AIM OF THE TASK:
Set down only the lines running from the one with "leg_front_left();" to the one with "bpy.data.objects.remove(obj)", both lines included, exactly as they stand, please.

Items listed in a dataset
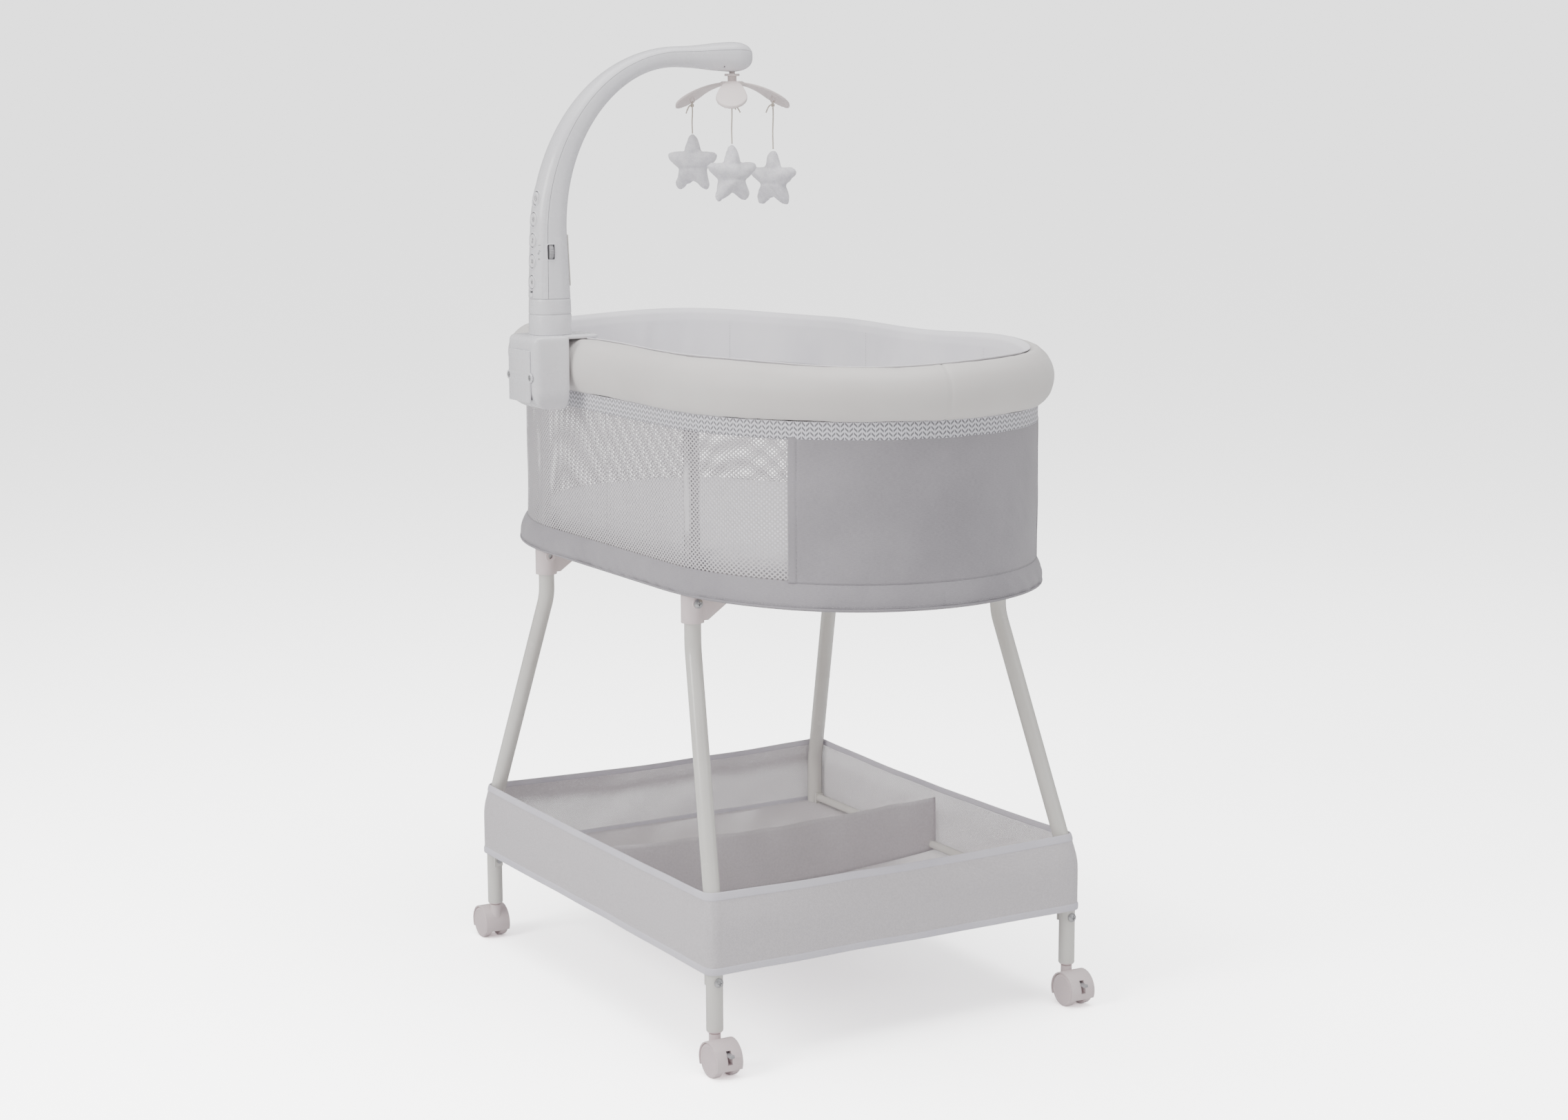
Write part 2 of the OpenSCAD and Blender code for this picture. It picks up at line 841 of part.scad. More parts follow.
// Half depth and half width of the arm at path values 0 to 1 straight, 1 to 2 bend, 2 to 3 head
ARM_DEPTH = [[0, 24], [1, 20.5], [1.3, 17], [1.6, 14], [1.85, 11.5], [2.2, 13], [2.6, 17], [2.8, 17.5],
    [2.9, 15.5], [2.96, 12], [3, 6]];
ARM_WIDTH = [[0, 22], [1, 19.5], [1.5, 16.5], [1.85, 13.5], [2.2, 15], [2.6, 19], [2.8, 19.5],
    [2.9, 17.5], [2.96, 13.5], [3, 7]];
ARM_STEPS = concat(
    [for (i = [0:3]) i / 3],
    [for (i = [1:10]) 1 + i / 10],
    [2.2, 2.4, 2.6, 2.8, 2.9, 2.96, 3]
);

function arm_centre(u) =
    u < 1 ? [-arm_y, arm_z + (arm_bend_z - arm_z) * u]
    : u < 2 ? [
        -arm_y + arm_reach * (1 - cos(90 * (u - 1))),
        arm_bend_z + arm_rise * sin(90 * (u - 1))
    ]
    : [-arm_y + arm_reach + head_len * (u - 2), arm_bend_z + arm_rise];

// Unit vector across the path, towards the back of the arm
function arm_back(u) =
    let(
        a = 90 * min(max(u - 1, 0), 1),
        t = [arm_reach * sin(a), arm_rise * cos(a)] / norm([arm_reach * sin(a), arm_rise * cos(a)])
    )
        [-t.y, t.x];

// Signed power of a squared-off ellipse
function squared(v) = sign(v) * pow(abs(v), 0.78);

// Point of the arm's surface at path value u and angle a, 90 being the back, moved in by a distance
function arm_point(u, a, inset) =
    let(
        c = arm_centre(u),
        n = arm_back(u),
        w = max(lookup(u, ARM_WIDTH) - inset, 0.5),
        d = max(lookup(u, ARM_DEPTH) - inset, 0.5)
    )
        [arm_x + w * squared(cos(a)), c.x + n.x * d * squared(sin(a)), c.y + n.y * d * squared(sin(a))];

// A strip of the arm's shell between two angles, with its back face set in
module arm_strip(steps, a0, a1, count, inset, thick) {
    sheet(
        [for (u = steps) [for (j = [0:count]) arm_point(u, a0 + (a1 - a0) * j / count, inset)]],
        [for (u = steps) [for (j = [0:count]) arm_point(u, a0 + (a1 - a0) * j / count, inset + thick)]]
    );
}

split_a = 22;
split_gap = 0.6;
panel_u = 0.2;
function above(u0) = concat([u0], [for (u = ARM_STEPS) if (u > u0) u]);

// Height of each button and of the switch on the arm's back
BUTTON_Z = [942, 918, 894, 870, 846];
button_r = 7.6;
switch_z = 831.4;
wheel_z = 881;
dial_r = 12;
dial_x = arm_x + 10;
dial_y = -arm_y - 6;

function arm_surface_y(z) = -arm_y - lookup(0.999 * (z - arm_z) / (arm_bend_z - arm_z), ARM_DEPTH);

module dial_room() {
    along_y([dial_x, dial_y - 3, wheel_z])
        cylinder(h = 6, r = dial_r + 0.6);
}

module arm_outer_shell() {
    color([0.89, 0.89, 0.92])
        difference() {
            arm_strip(above(panel_u), split_a + split_gap, 180 - split_a - split_gap, 14, 0, shell_t);
            for (z = BUTTON_Z)
                along_y([arm_x, -arm_y - 30, z])
                    cylinder(h = 20, r = button_r + 0.5);
            translate([arm_x - 3.4, -arm_y - 30, switch_z - 3])
                cube([6.8, 16, 8.1]);
            dial_room();
        }
}

module arm_inner_shell() {
    color([0.89, 0.89, 0.92])
        difference() {
            union() {
                arm_strip(above(panel_u - 0.001), 180 - split_a, 360 + split_a, 18, 0, shell_t);
                sheet(
                    [for (u = [0, panel_u - 0.005]) [for (a = [0:10:350]) arm_point(u, a, 0)]],
                    [for (u = [0, panel_u - 0.005]) [for (a = [0:10:350]) arm_point(u, a, shell_t)]],
                    wrap = true
                );
            }
            dial_room();
            translate([arm_x, 0, arm_bend_z + arm_rise - 30])
                cylinder(h = 20, r = 3.6);
        }
}

module night_light_lens() {
    color([0.96, 0.95, 0.88])
        arm_strip([for (i = [0:5]) 0.35 + 0.13 * i], 248, 292, 6, -1.2, 1);
}

module circuit_board() {
    color([0.2, 0.45, 0.3])
        translate([arm_x - 12, -arm_y - 10.6, 842])
            cube([14, 1, 84]);
}

motor_z = arm_bend_z + arm_rise - 12;

module motor() {
    color([0.6, 0.61, 0.63])
        translate([arm_x, 0, motor_z])
            difference() {
                cylinder(h = 20, r = 11);
                translate([0, 0, -1])
                    cylinder(h = 12, r = 2.06);
            }
}

module arm_base() {
    color([0.88, 0.88, 0.91])
        union() {
            stack([for (z = [house_top + 0.1, arm_z - gap])
                [for (a = [0:10:350]) [
                    arm_x + lookup(0, ARM_WIDTH) * squared(cos(a)),
                    -arm_y + lookup(0, ARM_DEPTH) * squared(sin(a)),
                    z
                ]]]);
            translate([arm_x - 13, -arm_y - 14, arm_z - 4])
                cube([26, 28, 20]);
        }
}

module button(i) {
    face = arm_surface_y(min(BUTTON_Z[i], arm_bend_z)) + (BUTTON_Z[i] > arm_bend_z ? (BUTTON_Z[i] - arm_bend_z) / 8 : 0);
    color([0.92, 0.92, 0.94])
        along_y([arm_x, face - 0.8, BUTTON_Z[i]])
            cylinder(h = 6, r = button_r);
}

module button_timer() button(0);
module button_light() button(1);
module button_music() button(2);
module button_waves() button(3);
module button_spin() button(4);

module power_switch() {
    color([0.8, 0.8, 0.83])
        translate([arm_x - 3, arm_surface_y(switch_z) - 1.4, switch_z - 2.6])
            cube([6, 7, 4.8]);
}

module volume_wheel() {
    color([0.88, 0.88, 0.9])
        along_y([dial_x, dial_y - 2.2, wheel_z])
            difference() {
                cylinder(h = 4.4, r = dial_r);
                for (a = [0:15:345])
                    rotate(a)
                        translate([dial_r + 0.35, 0, -1])
                            cylinder(h = 7, r = 0.8);
            }
}

// ---- the spinning mobile ----

hub_top = motor_z - 17;
dome_r = 118;
blade_t = 3;
leaf_r = 18.5;
leaf_at = 58;
HANG_TURNS = [210, -30, 90];
STAR_TOPS = [1017, 1006, 998];
eye_r = 3.2;
eye_wire = 1;
eye_z = hub_top - dome_r + sqrt((dome_r - blade_t)^2 - hang_r^2) - 4;

module motor_spindle() {
    color([0.9, 0.9, 0.92])
        translate([arm_x, 0, 0]) {
            translate([0, 0, hub_top - 3])
                cylinder(h = 9.8, r = 5.3);
            translate([0, 0, hub_top + 6.6])
                cylinder(h = 2.8, r = 9);
            translate([0, 0, hub_top + 8])
                cylinder(h = motor_z - hub_top - 8.3, r = 3.5);
            translate([0, 0, motor_z - 3])
                cylinder(h = 12, r = 2);
        }
}

module leaf_plan() {
    polygon(concat([[0, 6], [0, -6]], arc(leaf_at, 0, leaf_r, -104, 104, 20)));
}

// A cap with three leaf-shaped arms cut from one dome, each with an eye for its string
module mobile_hub() {
    color([0.9, 0.87, 0.87])
        translate([arm_x, 0, 0])
            difference() {
                union() {
                    intersection() {
                        difference() {
                            translate([0, 0, hub_top - dome_r])
                                sphere(r = dome_r, $fn = 96);
                            translate([0, 0, hub_top - dome_r])
                                sphere(r = dome_r - blade_t, $fn = 96);
                        }
                        translate([0, 0, hub_top - 60])
                            linear_extrude(70)
                                for (turn = HANG_TURNS)
                                    rotate(turn)
                                        leaf_plan();
                    }
                    translate([0, 0, hub_top - 12])
                        cylinder(h = 12.6, r = 13);
                    for (turn = HANG_TURNS)
                        rotate(turn)
                            translate([hang_r, 0, 0]) {
                                translate([0, 0, eye_z])
                                    rotate([90, 0, 0])
                                        rotate_extrude()
                                            translate([eye_r, 0])
                                                circle(eye_wire);
                                translate([0, 0, eye_z + eye_r - 0.3])
                                    cylinder(h = 2.6, r = 1.2);
                            }
                }
                translate([0, 0, hub_top - 3])
                    cylinder(h = 10, r = 5.3);
            }
}

string_r = 0.9;
knot_r = 1.9;

module string(i) {
    knot_z = eye_z - eye_r - eye_wire - knot_r - 0.4;
    color([0.85, 0.81, 0.76])
        rotate_about_hub(i) {
            translate([0, 0, knot_z])
                sphere(r = knot_r);
            translate([0, 0, STAR_TOPS[i] + 0.1])
                cylinder(h = knot_z - STAR_TOPS[i], r = string_r);
        }
}

module rotate_about_hub(i) {
    translate([arm_x + hang_r * cos(HANG_TURNS[i]), hang_r * sin(HANG_TURNS[i]), 0])
        children();
}

module string_left() string(0);
module string_middle() string(1);
module string_right() string(2);

star_w = 31;
star_wave = 8.5;
star_t = 22;
// Direction that each star faces
STAR_FACE = [-55, 0, -64];

function star_r(a) = star_w + star_wave * cos(5 * a) + 1.5 * cos(10 * a);

// A stuffed star: rings of one five-pointed outline that shrink towards the front and back
module star(i) {
    tall = star_w + star_wave + 1.5;
    color([0.87, 0.86, 0.89])
        rotate_about_hub(i)
            translate([0, 0, STAR_TOPS[i] - tall])
                rotate([0, 0, STAR_FACE[i]])
                    rotate([0, 90, 0])
                        stack([for (t = [-1, -0.88, -0.5, 0, 0.5, 0.88, 1])
                            let(k = 0.25 + 0.75 * sqrt(max(1 - t * t, 0)))
                                [for (a = [0:9:351]) [
                                    -star_r(a) * cos(a) * k,
                                    -star_r(a) * sin(a) * k * 0.96,
                                    t * star_t / 2
                                ]]]);
}

module star_left() star(0);
module star_middle() star(1);
module star_right() star(2);

leg_front_left();
leg_front_right();
leg_rear_left();
leg_rear_right();
side_rails();
frame_bolts();
leg_sockets();
cross_bars();
caster_sleeves();
lower_frame();
corner_posts();
upper_frame();
base_board();
mattress_pad();
lower_band();
mesh_wall();
end_panel();
trim_band();
padded_rim();
inner_liner();
basket_walls();
basket_binding();
basket_floor();
basket_divider();
caster_front_left();
caster_front_right();
caster_rear_left();
caster_rear_right();
wheels_front_left();
wheels_front_right();
wheels_rear_left();
wheels_rear_right();
brake_front_left();
brake_front_right();
mount_housing();
clamp_jaw();
battery_door();
door_screws();
batteries();
arm_base();
arm_outer_shell();
arm_inner_shell();
night_light_lens();
circuit_board();
motor();
button_timer();
button_light();
button_music();
button_waves();
button_spin();
power_switch();
volume_wheel();
motor_spindle();
mobile_hub();
string_left();
string_middle();
string_right();
star_left();
star_middle();
star_right();
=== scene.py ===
# %% [markdown]
# # A bassinet on a wheeled stand
# The bassinet is an oval basket of net hung from a padded steel ring. It stands on four bent
# tubes with twin-wheel casters, a cloth basket hangs between the legs, and a plastic arm clamped
# on the rim carries a small spinning mobile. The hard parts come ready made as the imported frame.
# This lesson gives them finishes and makes every soft piece around them.

import json
import math

import bmesh
import bpy
import numpy as np
from mathutils import Matrix, Vector

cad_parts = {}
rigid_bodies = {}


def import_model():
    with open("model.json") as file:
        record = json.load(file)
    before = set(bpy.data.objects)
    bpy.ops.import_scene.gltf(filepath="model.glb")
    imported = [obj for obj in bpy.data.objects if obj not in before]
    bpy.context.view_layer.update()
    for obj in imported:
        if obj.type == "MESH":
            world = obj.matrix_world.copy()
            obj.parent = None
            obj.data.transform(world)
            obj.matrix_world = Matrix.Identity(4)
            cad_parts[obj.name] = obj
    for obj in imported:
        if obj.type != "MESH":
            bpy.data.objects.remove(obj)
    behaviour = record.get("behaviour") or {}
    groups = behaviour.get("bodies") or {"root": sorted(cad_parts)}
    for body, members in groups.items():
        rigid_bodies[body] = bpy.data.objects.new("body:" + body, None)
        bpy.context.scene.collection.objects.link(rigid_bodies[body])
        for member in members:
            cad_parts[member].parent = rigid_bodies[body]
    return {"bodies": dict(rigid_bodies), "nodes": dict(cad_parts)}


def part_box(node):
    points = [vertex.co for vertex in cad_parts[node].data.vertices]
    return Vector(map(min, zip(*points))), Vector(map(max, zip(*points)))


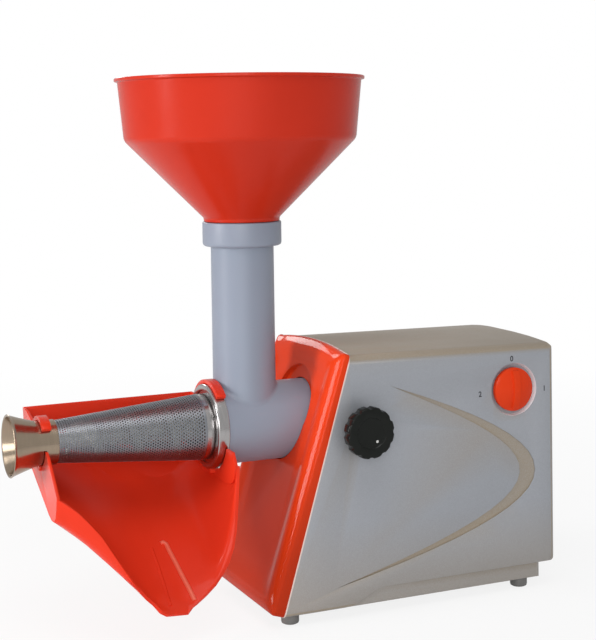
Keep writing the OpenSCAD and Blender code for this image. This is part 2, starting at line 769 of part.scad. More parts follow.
// Auger: a twisted flight round a core, straight in the barrel and tapering in the sieve
flight_seg = 12;
function sieve_r_at(x) = sieve_r1 + (sieve_r2 - sieve_r1) * (sieve_x1 - x) / sieve_l;
module flight_shape(r) {
    polygon(concat([for (a = [0:40:240]) core_r * [cos(a), sin(a)]],
        [for (a = [262:22:328]) r * [cos(a), sin(a)]]));
}

module auger() {
    l1 = chamber_back + barrel_front + flange_l - 3;
    l2 = sieve_l - 8;
    x1 = chamber_back - 2 - l1;
    r1 = sieve_r1 - sieve_t - auger_gap;
    r2 = sieve_r_at(x1 - l2) - sieve_t - auger_gap;
    taper = r2 / r1;
    tip = 12;
    color("ivory") {
        translate([x1, 0, 0]) rotate([0, 90, 0])
            linear_extrude(l1, twist = -360 * l1 / flight_pitch, slices = round(l1 / flight_pitch * flight_seg), $fn = 12)
                flight_shape(r1);
        translate([x1, 0, 0]) rotate([0, -90, 0]) mirror([1, 0, 0])
            linear_extrude(l2, twist = 360 * l2 / flight_pitch, scale = taper,
                slices = round(l2 / flight_pitch * flight_seg), $fn = 12) flight_shape(r1);
        rod(x1 - l2 - tip, tip + 1, core_r * taper - 1);
        rod(chamber_back - 2, hub_back - chamber_back + 2, shank_r);
        translate([hub_back, 0, 0]) rotate([0, 90, 0]) cylinder(h = tang_l, r = tang_r, $fn = 6);
    }
}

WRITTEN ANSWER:
leg_front_left();
leg_front_right();
leg_rear_left();
leg_rear_right();
side_rails();
frame_bolts();
leg_sockets();
cross_bars();
caster_sleeves();
lower_frame();
corner_posts();
upper_frame();
base_board();
mattress_pad();
lower_band();
mesh_wall();
end_panel();
trim_band();
padded_rim();
inner_liner();
basket_walls();
basket_binding();
basket_floor();
basket_divider();
caster_front_left();
caster_front_right();
caster_rear_left();
caster_rear_right();
wheels_front_left();
wheels_front_right();
wheels_rear_left();
wheels_rear_right();
brake_front_left();
brake_front_right();
mount_housing();
clamp_jaw();
battery_door();
door_screws();
batteries();
arm_base();
arm_outer_shell();
arm_inner_shell();
night_light_lens();
circuit_board();
motor();
button_timer();
button_light();
button_music();
button_waves();
button_spin();
power_switch();
volume_wheel();
motor_spindle();
mobile_hub();
string_left();
string_middle();
string_right();
star_left();
star_middle();
star_right();
=== scene.py ===
# %% [markdown]
# # A bassinet on a wheeled stand
# The bassinet is an oval basket of net hung from a padded steel ring. It stands on four bent
# tubes with twin-wheel casters, a cloth basket hangs between the legs, and a plastic arm clamped
# on the rim carries a small spinning mobile. The hard parts come ready made as the imported frame.
# This lesson gives them finishes and makes every soft piece around them.

import json
import math

import bmesh
import bpy
import numpy as np
from mathutils import Matrix, Vector

cad_parts = {}
rigid_bodies = {}


def import_model():
    with open("model.json") as file:
        record = json.load(file)
    before = set(bpy.data.objects)
    bpy.ops.import_scene.gltf(filepath="model.glb")
    imported = [obj for obj in bpy.data.objects if obj not in before]
    bpy.context.view_layer.update()
    for obj in imported:
        if obj.type == "MESH":
            world = obj.matrix_world.copy()
            obj.parent = None
            obj.data.transform(world)
            obj.matrix_world = Matrix.Identity(4)
            cad_parts[obj.name] = obj
    for obj in imported:
        if obj.type != "MESH":
            bpy.data.objects.remove(obj)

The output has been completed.